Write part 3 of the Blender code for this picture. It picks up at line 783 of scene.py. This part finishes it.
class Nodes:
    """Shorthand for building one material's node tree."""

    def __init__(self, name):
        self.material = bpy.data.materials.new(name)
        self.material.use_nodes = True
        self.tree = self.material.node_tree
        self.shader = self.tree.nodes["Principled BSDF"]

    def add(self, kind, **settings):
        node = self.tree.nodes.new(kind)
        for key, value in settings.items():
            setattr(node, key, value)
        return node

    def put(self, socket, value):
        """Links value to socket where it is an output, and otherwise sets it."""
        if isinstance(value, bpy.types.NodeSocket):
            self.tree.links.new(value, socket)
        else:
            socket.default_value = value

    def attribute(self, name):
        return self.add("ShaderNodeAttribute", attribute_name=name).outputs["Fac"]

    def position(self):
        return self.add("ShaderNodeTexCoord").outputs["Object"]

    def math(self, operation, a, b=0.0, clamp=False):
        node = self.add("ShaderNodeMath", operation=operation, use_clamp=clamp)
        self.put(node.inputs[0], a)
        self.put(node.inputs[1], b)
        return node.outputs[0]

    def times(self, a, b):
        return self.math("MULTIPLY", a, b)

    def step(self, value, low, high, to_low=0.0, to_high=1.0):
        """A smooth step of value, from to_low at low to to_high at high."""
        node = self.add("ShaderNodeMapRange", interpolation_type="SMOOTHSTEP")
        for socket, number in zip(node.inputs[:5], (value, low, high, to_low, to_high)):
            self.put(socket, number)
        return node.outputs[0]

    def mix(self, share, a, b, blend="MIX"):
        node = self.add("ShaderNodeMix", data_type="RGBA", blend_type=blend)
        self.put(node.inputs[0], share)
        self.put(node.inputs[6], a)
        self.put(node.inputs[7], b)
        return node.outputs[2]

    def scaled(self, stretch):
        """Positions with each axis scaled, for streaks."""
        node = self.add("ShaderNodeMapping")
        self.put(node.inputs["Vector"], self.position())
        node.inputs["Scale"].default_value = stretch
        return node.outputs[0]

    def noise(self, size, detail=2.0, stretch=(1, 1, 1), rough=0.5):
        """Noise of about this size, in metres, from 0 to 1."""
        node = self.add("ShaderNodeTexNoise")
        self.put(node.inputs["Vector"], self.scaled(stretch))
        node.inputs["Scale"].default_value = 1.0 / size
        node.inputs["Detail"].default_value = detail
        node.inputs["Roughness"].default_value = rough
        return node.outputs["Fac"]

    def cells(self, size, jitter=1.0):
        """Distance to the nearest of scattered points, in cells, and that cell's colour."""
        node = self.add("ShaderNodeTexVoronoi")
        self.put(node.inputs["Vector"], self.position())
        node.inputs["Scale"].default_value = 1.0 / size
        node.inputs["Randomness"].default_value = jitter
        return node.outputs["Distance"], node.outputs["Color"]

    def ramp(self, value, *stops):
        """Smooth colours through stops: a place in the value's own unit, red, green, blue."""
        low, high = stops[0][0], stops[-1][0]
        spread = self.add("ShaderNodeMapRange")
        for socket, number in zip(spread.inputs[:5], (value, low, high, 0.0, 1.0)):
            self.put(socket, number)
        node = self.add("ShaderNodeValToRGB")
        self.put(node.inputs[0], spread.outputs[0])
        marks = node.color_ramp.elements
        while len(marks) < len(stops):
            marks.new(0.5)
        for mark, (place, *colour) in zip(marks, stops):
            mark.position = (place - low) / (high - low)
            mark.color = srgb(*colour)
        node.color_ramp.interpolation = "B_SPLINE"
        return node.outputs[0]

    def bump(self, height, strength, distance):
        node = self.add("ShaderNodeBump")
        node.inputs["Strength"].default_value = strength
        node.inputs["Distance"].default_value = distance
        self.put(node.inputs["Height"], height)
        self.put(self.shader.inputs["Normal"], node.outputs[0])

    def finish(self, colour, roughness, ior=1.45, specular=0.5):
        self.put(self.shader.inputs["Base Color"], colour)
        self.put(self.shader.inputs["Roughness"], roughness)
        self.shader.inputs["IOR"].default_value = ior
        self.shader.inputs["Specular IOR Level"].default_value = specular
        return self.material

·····

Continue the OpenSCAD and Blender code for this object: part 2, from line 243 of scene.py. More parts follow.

·····

* **Goal of the exercise**: Work out how many lines of the data above hold the word "from", and write only the count.

* **The output**: 3